A liceidade ou iliceidade da cooperação material com o mal alheio depende do respeito simultâneo de quatro condições:

  1. Que o cooperador não procure, nem como fim nem como meio, o resultado mau que o agente principal pretende alcançar (caso contrário, tratar-se-ia de uma cooperação formal, sempre ilícita);
  2. Que a ação do cooperador seja boa em si mesma, ou pelo menos inócua (alugar aparelhos, por exemplo);
  3. Que dita ação tenha um efeito bom, e que esse seja o efeito que se procura ao prestar a cooperação (por exemplo, a justa retribuição do caso acima);
  4. Que esse efeito bom seja um motivo proporcionado para tolerar o mal que resulta da má ação do agente principal.

Seria errôneo pensar que o mero caráter material da cooperação é suficiente para justificá-la. A razão é que a caridade nos obriga a tentar impedir o mal do próximo; e, mesmo que essa obrigação não seja absoluta, ela só pode ser superada por uma obrigação maior, ou seja, por uma razão proporcionalmente grave (obter um bem maior ou evitar um mal maior).

Proporcionalidade no conjunto de efeitos bons e maus

Esse julgamento de proporcionalidade somente pode ser feito prudencialmente tomando-se na devida consideração as circunstâncias de cada caso concreto. Há alguns critérios gerais para ajudar nessa avaliação. Os bens que se pretende alcançar ou os males que se pretende evitar pela cooperação devem ser tanto maiores ou mais graves quanto…

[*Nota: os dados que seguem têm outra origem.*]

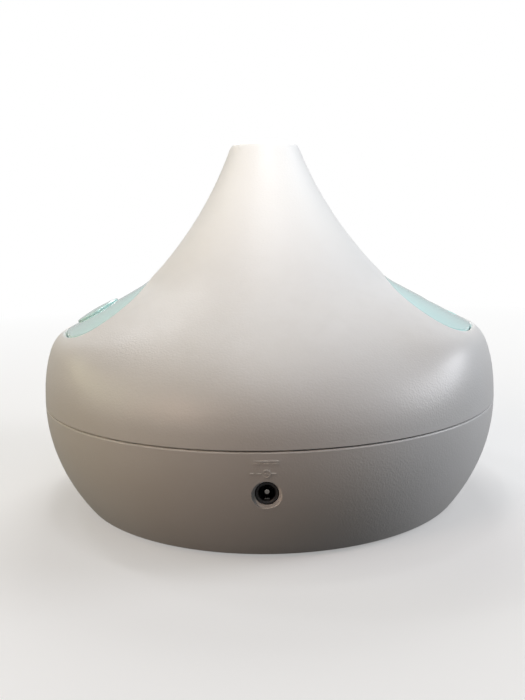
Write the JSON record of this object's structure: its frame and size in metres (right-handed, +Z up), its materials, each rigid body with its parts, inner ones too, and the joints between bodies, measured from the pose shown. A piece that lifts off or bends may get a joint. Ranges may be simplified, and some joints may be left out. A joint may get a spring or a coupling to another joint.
{
  "type": "cool mist humidifier",
  "caption": "Drop-shaped ultrasonic cool mist humidifier: round base with water basin and supply inlet, lift-off hood rising to a mist outlet, and glossy control pads in its shoulders.",
  "frame": {"origin": "on the table under the middle of the hood, at the lowest face of the rubber feet", "axes": "+Z up through the mist outlet, +Y towards the rear face with the supply inlet, +X through the pad with the raised button"},
  "size_m": [0.19, 0.1902, 0.1466],
  "materials": {
    "white_shell": "fine grained moulded white plastic",
    "aqua_gloss": "glossy aqua moulded plastic",
    "black_plastic": "black moulded plastic",
    "nickel_pin": "bright nickel plate",
    "screw_steel": "zinc plated steel",
    "rubber": "matt grey rubber",
    "circuit_board": "green solder mask",
    "component_body": "moulded component bodies",
    "copper_coil": "enamelled copper winding",
    "frosted_plastic": "natural frosted plastic",
    "basin_plastic": "white basin plastic",
    "ceramic_disc": "piezo ceramic with silvered face",
    "lamp_lens": "lamp bodies with clear domes",
    "lead_sleeve": "insulated stranded wire",
    "spring_steel": "spring wire",
    "magnet": "nickel plated magnet",
    "float_plastic": "foamed white plastic"
  },
  "bodies": {
    "base": {"lower_housing": "white_shell", "bottom_cover": "white_shell", "rubber_feet": "rubber", "housing_screws": "screw_steel", "dc_jack": "black_plastic", "dc_jack_pin": "nickel_pin", "jack_board": "circuit_board", "jack_screws": "screw_steel", "main_board": "circuit_board", "board_parts": "component_body", "board_screws": "screw_steel", "fan_frame": "black_plastic", "fan_stator": "copper_coil", "fan_screws": "screw_steel", "air_duct": "frosted_plastic", "basin": "basin_plastic", "basin_gasket": "rubber", "basin_screws": "screw_steel", "disc_seal": "rubber", "transducer_disc": "ceramic_disc", "disc_clamp": "black_plastic", "clamp_screws": "screw_steel", "led_board": "circuit_board", "led_lamps": "lamp_lens", "led_screws": "screw_steel", "float_cap": "basin_plastic", "float_sensor": "circuit_board", "power_lead": "lead_sleeve", "transducer_lead": "lead_sleeve", "fan_lead": "lead_sleeve", "mist_button_sensor": "circuit_board", "light_button_sensor": "circuit_board"},
    "hood": {"hood": "white_shell", "mist_chimney": "frosted_plastic", "chimney_seal": "rubber", "outlet_ring": "aqua_gloss", "mist_pad": "aqua_gloss", "light_pad": "aqua_gloss", "mist_button_spring": "spring_steel", "light_button_spring": "spring_steel"},
    "mist_button": {"mist_button": "aqua_gloss", "mist_button_magnet": "magnet"},
    "light_button": {"light_button": "aqua_gloss", "light_button_magnet": "magnet"},
    "float": {"level_float": "float_plastic", "float_magnet": "magnet"},
    "fan": {"fan_rotor": "black_plastic", "fan_shaft": "screw_steel"}
  },
  "joints": [
    {"name": "hood_lift", "type": "slide", "parent": "base", "child": "hood", "axis": [0, 0, 1], "range_m": [0, 0.12]},
    {"name": "mist_button_press", "type": "slide", "parent": "hood", "child": "mist_button", "axis": [-0.4749, 0, -0.88], "range_m": [0, 0.0015], "stiffness_N_per_m": 900, "springref_m": -0.001, "deforming": ["mist_button_spring"]},
    {"name": "light_button_press", "type": "slide", "parent": "hood", "child": "light_button", "axis": [0.4749, 0, -0.88], "range_m": [0, 0.0015], "stiffness_N_per_m": 900, "springref_m": -0.001, "deforming": ["light_button_spring"]},
    {"name": "float_rise", "type": "slide", "parent": "base", "child": "float", "axis": [0, 0, 1], "range_m": [0, 0.008]},
    {"name": "fan_spin", "type": "hinge", "parent": "base", "child": "fan", "pos_m": [0, -0.046, 0.0055], "axis": [0, 0, 1], "continuous": true}
  ]
}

  1. mais grave e daninha for a ação alheia (o pregador ou o palestrante serem muito aliciantes ou a banda rock tocar músicas satanistas);
  2. mais próxima for a cooperação (a firma não somente alugar, mas instalar e manipular os aparelhos de som durante o evento);
  3. mais necessária for a cooperação para que a má ação possa ser realizada (a firma ser a única provedora desses materiais, e sem esse aluguel o evento não poder realizar-se);
  4. maior obrigação tiver o cooperador de impedir a ação má do outro (o dono da firma é, ao mesmo tempo, o prefeito da cidade).

Para esse cálculo de proporcionalidade, o que se deve comparar é o conjunto de efeitos bons e maus que resultarão caso se der a cooperação, em contraste com o conjunto de efeitos bons e maus que resultariam caso ela fosse omitida. Por exemplo, no caso dos aparelhos de som, tratar-se-ia de quantificar o bem e o mal resultantes do aluguel deles (remuneração para a firma, mas, em sentido oposto, propaganda dos erros) com o bem e mal que resultariam de não alugar os aparelhos (boa reputação para a firma e eventualmente não difusão dos erros — caso não haja outro provedor — mas, em contrapartida, diminuição das entradas, risco de falência).

Uma justa avaliação deve levar em conta não somente os efeitos imediatos, mas também os possíveis efeitos colaterais da cooperação, os quais incluem os maus efeitos no pecador (que não encontra obstáculos ao seu pecado, aumentando seu vício), assim como os maus efeitos no próprio cooperador (menor aversão ao mal, ocasiões de tentação pelo contato permanente com pessoas ruins), e ainda o eventual escândalo de terceiros, limitando a capacidade de o cooperador dar a eles um testemunho acreditável de retidão moral.